━━━ Supplied data

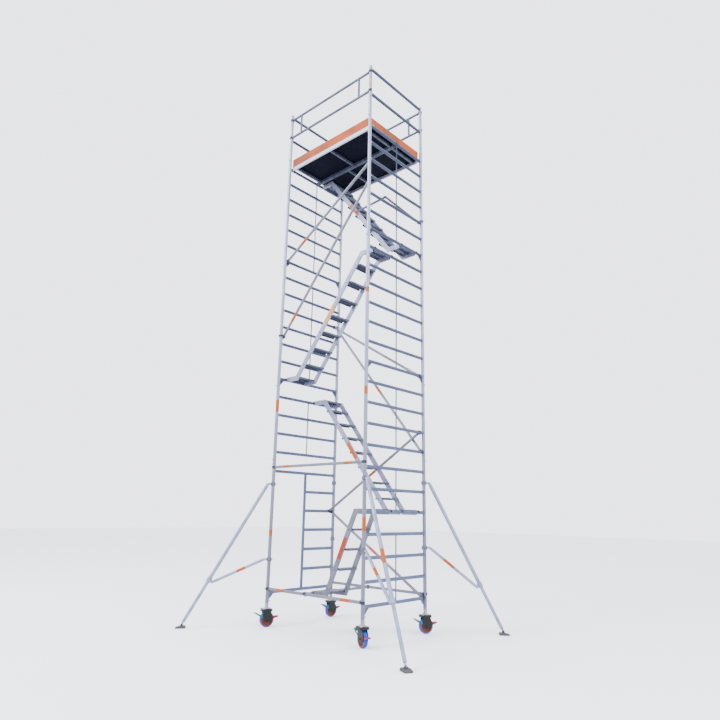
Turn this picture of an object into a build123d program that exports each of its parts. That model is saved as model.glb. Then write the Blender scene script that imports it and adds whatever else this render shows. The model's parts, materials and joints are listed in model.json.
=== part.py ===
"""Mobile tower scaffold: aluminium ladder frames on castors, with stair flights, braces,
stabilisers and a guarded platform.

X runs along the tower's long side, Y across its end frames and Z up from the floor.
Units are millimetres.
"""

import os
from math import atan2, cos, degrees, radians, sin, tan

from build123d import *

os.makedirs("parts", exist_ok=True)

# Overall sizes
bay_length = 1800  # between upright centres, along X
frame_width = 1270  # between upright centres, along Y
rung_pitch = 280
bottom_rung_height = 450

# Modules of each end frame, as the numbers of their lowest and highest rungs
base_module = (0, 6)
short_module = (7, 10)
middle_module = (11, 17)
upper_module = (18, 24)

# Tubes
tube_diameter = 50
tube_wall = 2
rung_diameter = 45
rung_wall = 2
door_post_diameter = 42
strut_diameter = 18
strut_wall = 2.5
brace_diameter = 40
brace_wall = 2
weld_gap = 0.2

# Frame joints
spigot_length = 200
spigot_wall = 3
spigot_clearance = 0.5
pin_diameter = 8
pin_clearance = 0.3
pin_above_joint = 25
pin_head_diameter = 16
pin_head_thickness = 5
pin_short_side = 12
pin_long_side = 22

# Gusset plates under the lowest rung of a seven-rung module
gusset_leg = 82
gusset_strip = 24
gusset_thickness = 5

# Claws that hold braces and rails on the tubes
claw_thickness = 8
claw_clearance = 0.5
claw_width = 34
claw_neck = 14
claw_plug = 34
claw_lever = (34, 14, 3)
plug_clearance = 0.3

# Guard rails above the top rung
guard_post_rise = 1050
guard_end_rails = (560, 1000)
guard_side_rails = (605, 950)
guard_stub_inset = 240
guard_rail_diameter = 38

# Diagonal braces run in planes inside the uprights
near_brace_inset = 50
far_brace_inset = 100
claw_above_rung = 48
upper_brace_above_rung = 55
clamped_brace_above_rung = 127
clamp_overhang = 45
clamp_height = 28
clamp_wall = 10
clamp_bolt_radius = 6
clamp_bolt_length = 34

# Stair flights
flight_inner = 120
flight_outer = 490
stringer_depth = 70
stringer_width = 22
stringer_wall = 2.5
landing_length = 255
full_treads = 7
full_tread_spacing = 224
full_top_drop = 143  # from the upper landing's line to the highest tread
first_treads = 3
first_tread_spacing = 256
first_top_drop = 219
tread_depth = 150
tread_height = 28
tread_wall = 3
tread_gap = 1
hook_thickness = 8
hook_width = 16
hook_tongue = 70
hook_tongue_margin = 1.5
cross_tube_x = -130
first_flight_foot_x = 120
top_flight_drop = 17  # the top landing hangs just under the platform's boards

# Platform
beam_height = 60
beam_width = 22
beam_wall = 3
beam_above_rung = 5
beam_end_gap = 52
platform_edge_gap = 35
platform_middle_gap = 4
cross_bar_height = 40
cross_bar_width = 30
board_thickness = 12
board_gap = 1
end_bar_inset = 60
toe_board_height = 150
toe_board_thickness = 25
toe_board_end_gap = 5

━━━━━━

Problem description -> Print the listing above in full, exactly as it is.

Result for this exercise ->
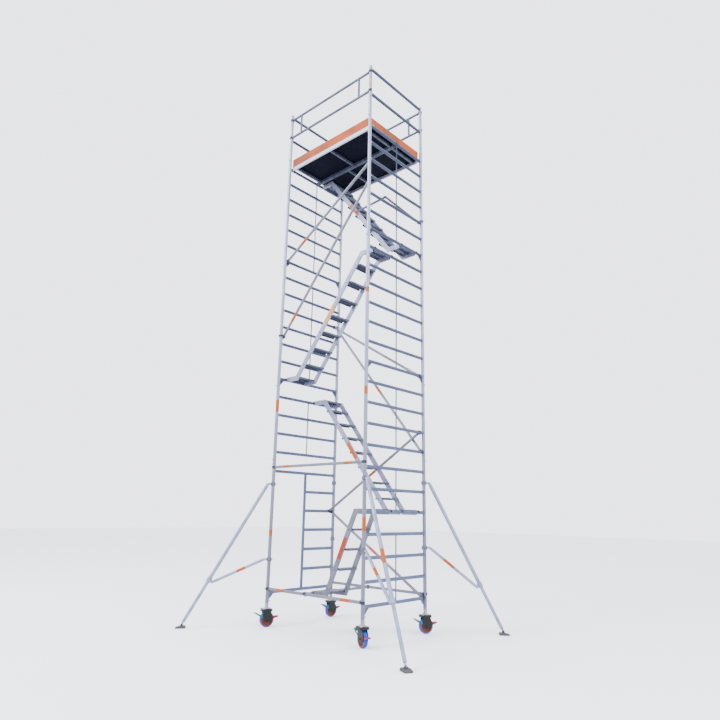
Turn this picture of an object into a build123d program that exports each of its parts. That model is saved as model.glb. Then write the Blender scene script that imports it and adds whatever else this render shows. The model's parts, materials and joints are listed in model.json.
=== part.py ===
"""Mobile tower scaffold: aluminium ladder frames on castors, with stair flights, braces,
stabilisers and a guarded platform.

X runs along the tower's long side, Y across its end frames and Z up from the floor.
Units are millimetres.
"""

import os
from math import atan2, cos, degrees, radians, sin, tan

from build123d import *

os.makedirs("parts", exist_ok=True)

# Overall sizes
bay_length = 1800  # between upright centres, along X
frame_width = 1270  # between upright centres, along Y
rung_pitch = 280
bottom_rung_height = 450

# Modules of each end frame, as the numbers of their lowest and highest rungs
base_module = (0, 6)
short_module = (7, 10)
middle_module = (11, 17)
upper_module = (18, 24)

# Tubes
tube_diameter = 50
tube_wall = 2
rung_diameter = 45
rung_wall = 2
door_post_diameter = 42
strut_diameter = 18
strut_wall = 2.5
brace_diameter = 40
brace_wall = 2
weld_gap = 0.2

# Frame joints
spigot_length = 200
spigot_wall = 3
spigot_clearance = 0.5
pin_diameter = 8
pin_clearance = 0.3
pin_above_joint = 25
pin_head_diameter = 16
pin_head_thickness = 5
pin_short_side = 12
pin_long_side = 22

# Gusset plates under the lowest rung of a seven-rung module
gusset_leg = 82
gusset_strip = 24
gusset_thickness = 5

# Claws that hold braces and rails on the tubes
claw_thickness = 8
claw_clearance = 0.5
claw_width = 34
claw_neck = 14
claw_plug = 34
claw_lever = (34, 14, 3)
plug_clearance = 0.3

# Guard rails above the top rung
guard_post_rise = 1050
guard_end_rails = (560, 1000)
guard_side_rails = (605, 950)
guard_stub_inset = 240
guard_rail_diameter = 38

# Diagonal braces run in planes inside the uprights
near_brace_inset = 50
far_brace_inset = 100
claw_above_rung = 48
upper_brace_above_rung = 55
clamped_brace_above_rung = 127
clamp_overhang = 45
clamp_height = 28
clamp_wall = 10
clamp_bolt_radius = 6
clamp_bolt_length = 34

# Stair flights
flight_inner = 120
flight_outer = 490
stringer_depth = 70
stringer_width = 22
stringer_wall = 2.5
landing_length = 255
full_treads = 7
full_tread_spacing = 224
full_top_drop = 143  # from the upper landing's line to the highest tread
first_treads = 3
first_tread_spacing = 256
first_top_drop = 219
tread_depth = 150
tread_height = 28
tread_wall = 3
tread_gap = 1
hook_thickness = 8
hook_width = 16
hook_tongue = 70
hook_tongue_margin = 1.5
cross_tube_x = -130
first_flight_foot_x = 120
top_flight_drop = 17  # the top landing hangs just under the platform's boards

# Platform
beam_height = 60
beam_width = 22
beam_wall = 3
beam_above_rung = 5
beam_end_gap = 52
platform_edge_gap = 35
platform_middle_gap = 4
cross_bar_height = 40
cross_bar_width = 30
board_thickness = 12
board_gap = 1
end_bar_inset = 60
toe_board_height = 150
toe_board_thickness = 25
toe_board_end_gap = 5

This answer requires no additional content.